# Directions for this task
Using the listing below, set down each line from the line containing "Turn this picture" through the line containing "import Sketcher", both ends included, exactly and with nothing added.

......

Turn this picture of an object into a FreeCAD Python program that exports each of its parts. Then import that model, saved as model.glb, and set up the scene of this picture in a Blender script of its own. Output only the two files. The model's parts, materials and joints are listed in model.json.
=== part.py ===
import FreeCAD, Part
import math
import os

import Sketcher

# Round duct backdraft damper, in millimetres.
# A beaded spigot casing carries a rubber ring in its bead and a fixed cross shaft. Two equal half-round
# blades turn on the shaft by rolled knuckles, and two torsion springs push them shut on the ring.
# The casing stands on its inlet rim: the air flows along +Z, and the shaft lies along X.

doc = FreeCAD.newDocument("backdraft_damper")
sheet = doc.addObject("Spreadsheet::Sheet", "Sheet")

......

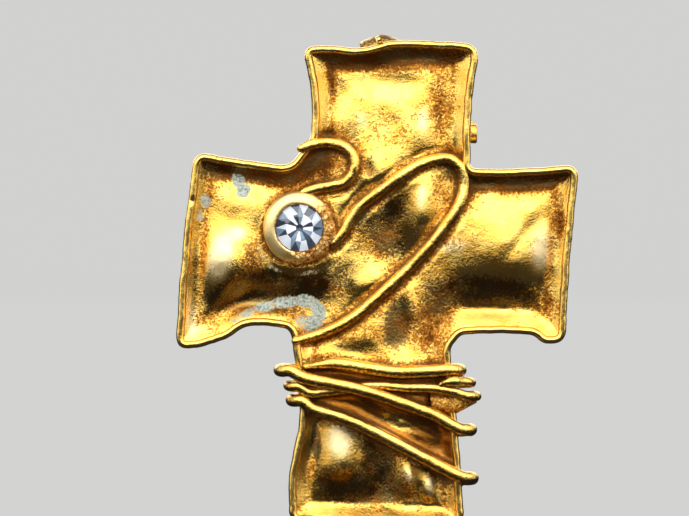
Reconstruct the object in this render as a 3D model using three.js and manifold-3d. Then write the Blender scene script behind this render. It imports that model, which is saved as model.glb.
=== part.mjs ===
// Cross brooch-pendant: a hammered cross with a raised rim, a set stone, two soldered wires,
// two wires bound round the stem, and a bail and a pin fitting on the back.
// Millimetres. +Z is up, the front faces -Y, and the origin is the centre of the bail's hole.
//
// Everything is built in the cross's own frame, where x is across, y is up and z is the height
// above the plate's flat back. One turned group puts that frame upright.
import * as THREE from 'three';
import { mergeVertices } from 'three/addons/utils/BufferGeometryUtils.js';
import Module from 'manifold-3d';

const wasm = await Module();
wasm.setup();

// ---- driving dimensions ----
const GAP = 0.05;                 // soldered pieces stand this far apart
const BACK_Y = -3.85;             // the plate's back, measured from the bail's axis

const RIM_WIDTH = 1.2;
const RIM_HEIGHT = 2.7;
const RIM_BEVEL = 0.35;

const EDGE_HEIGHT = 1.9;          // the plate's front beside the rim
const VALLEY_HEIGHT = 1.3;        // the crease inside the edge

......

# Reply to the exercise
Turn this picture of an object into a FreeCAD Python program that exports each of its parts. Then import that model, saved as model.glb, and set up the scene of this picture in a Blender script of its own. Output only the two files. The model's parts, materials and joints are listed in model.json.
=== part.py ===
import FreeCAD, Part
import math
import os

import Sketcher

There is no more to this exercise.